Multiscale synchrotron microtomography imaging of kerogen lenses in organic-rich shales from the Norwegian Continental Shelf

Abstract

Kerogen lens shape and size distribution control how organic-rich shales may behave as either source or seal rocks. Prior to thermal conversion, kerogen is a brittle, load-bearing constituent of the shale matrix. During thermal maturation, kerogen lenses become more ductile, and hydrocarbon expulsion may lead to the creation of microfractures, a process controlled not only by temperature and pressure but also by the size and shape of kerogen lenses and their total content in the rock. Here, we use high-resolution multiscale synchrotron microtomography imaging of centimeter-scale shale rock samples collected in two boreholes at different depths in the North Sea and the Barents Sea, respectively.
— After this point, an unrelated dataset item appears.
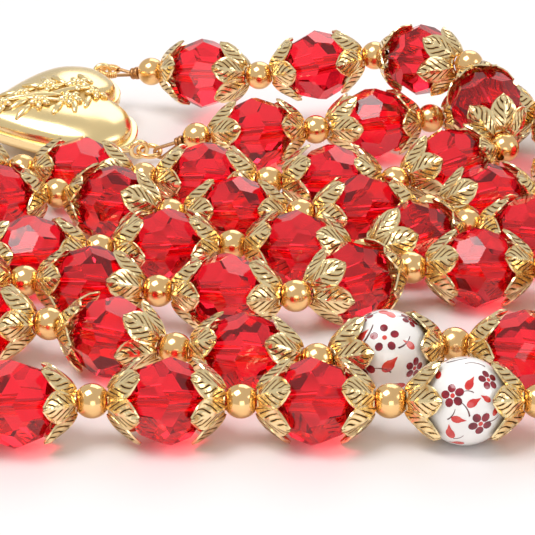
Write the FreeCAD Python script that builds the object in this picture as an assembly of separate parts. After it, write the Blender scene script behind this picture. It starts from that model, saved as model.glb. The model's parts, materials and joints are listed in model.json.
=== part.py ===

From these three-dimensional microtomography data, we quantify the various shapes of kerogen lenses and discuss how each step of a kerogen lens's life-cycle (i.e. original biological structure, deposition, degradation, and diagenesis) impacted its shape before catagenesis. We quantify the relationship between kerogen volume and the number of kerogen lenses in a given rock volume. The relationship between total organic carbon (TOC) content and the average kerogen lens volume is also measured. For a given rock volume, results show that organic content increases with the number of kerogen lenses up to a point (~8–12 wt% TOC) above which TOC continues to increase, but the number of kerogen lenses decreases. These results combined with kerogen lens orientation may control microfracturing during kerogen maturation.